Quand je suis redescendu vers la nuit humide, M. de Rosny me parlait de la Femme :

« La régénération de la femme, son élévation au rang de femme forte, de mère de l’homme et de vestale du feu sacré de l’Intuition est la tâche la plus haute qu’il soit possible de réaliser de nos jours dans le vaste domaine du Grand Nivellement.

» Là où la femme aura repris le rôle qui lui incombe et qui consiste avant tout à provoquer chez l’homme le culte de la Rectification, de l’Amour et de la Recherche, la loi du Devenir sera établie sur ses véritables assises, et la Destinée des êtres se préparera par la voie la plus sûre, la plus prompte et la plus directe. »

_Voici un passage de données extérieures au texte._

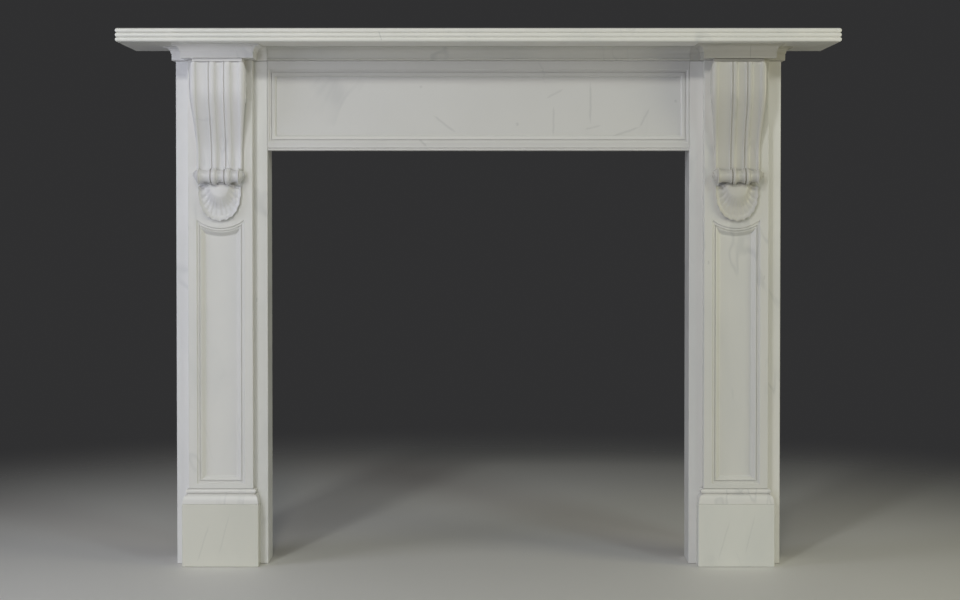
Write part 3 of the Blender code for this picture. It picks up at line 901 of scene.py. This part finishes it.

Cet apôtre féministe compte écrire pour ses admiratrices la Nouvelle Marguerite (Gœthe, réveille-toi !) comme Rousseau rédigea la Nouvelle Héloïse ; et j’étais encore dans l’escalier quand le philosophe me conta cette orientale anecdote : « Gautama perdait son temps en caresses auprès de la belle Gaupa, lorsque celle-ci lui dit : « Tu vas me quitter, ô mon époux, combien de regrets me laisseras-tu ! » Le sage répondit : « Apaise-toi, mon épouse ; dans une prochaine existence, tu renaîtras homme. »

Qui sait si la future Marguerite ne sera pas le Faust de l’avenir ?

Il pleuvait dans Paris quand je quittai l’admirable et éloquent M. de Rosny. J’étais mélancolique. Cette religion aimable n’avait pas pénétré l’âme de mon automédon, qui fouaillait sa « cocotte ». Je me souvins de la détresse intérieure du maître, regrettant de n’agir guère que sur des esprits distingués.

« À peine, m’avoua-t-il, si, à Valéry-en-Caux où je vais me reposer l’été, j’ai trouvé un charbonnier bouddhiste. »

En revanche, je sais de nobles esprits et des cœurs délicieux qui vibrent aux doctrines de Sidharta, et je m’apaisai en songeant à ce déjeuner pieux que je fis auprès du comte Antoine de la Rochefoucauld, le peintre des Mayas, des Isis et des Anges, qui m’accueillit avec le grand-prêtre Horiou-Toki, et où, dans des parfums d’encens et de chrysanthème, nous ne causâmes que du Nirvana divin et du culte des bouddhas invisibles.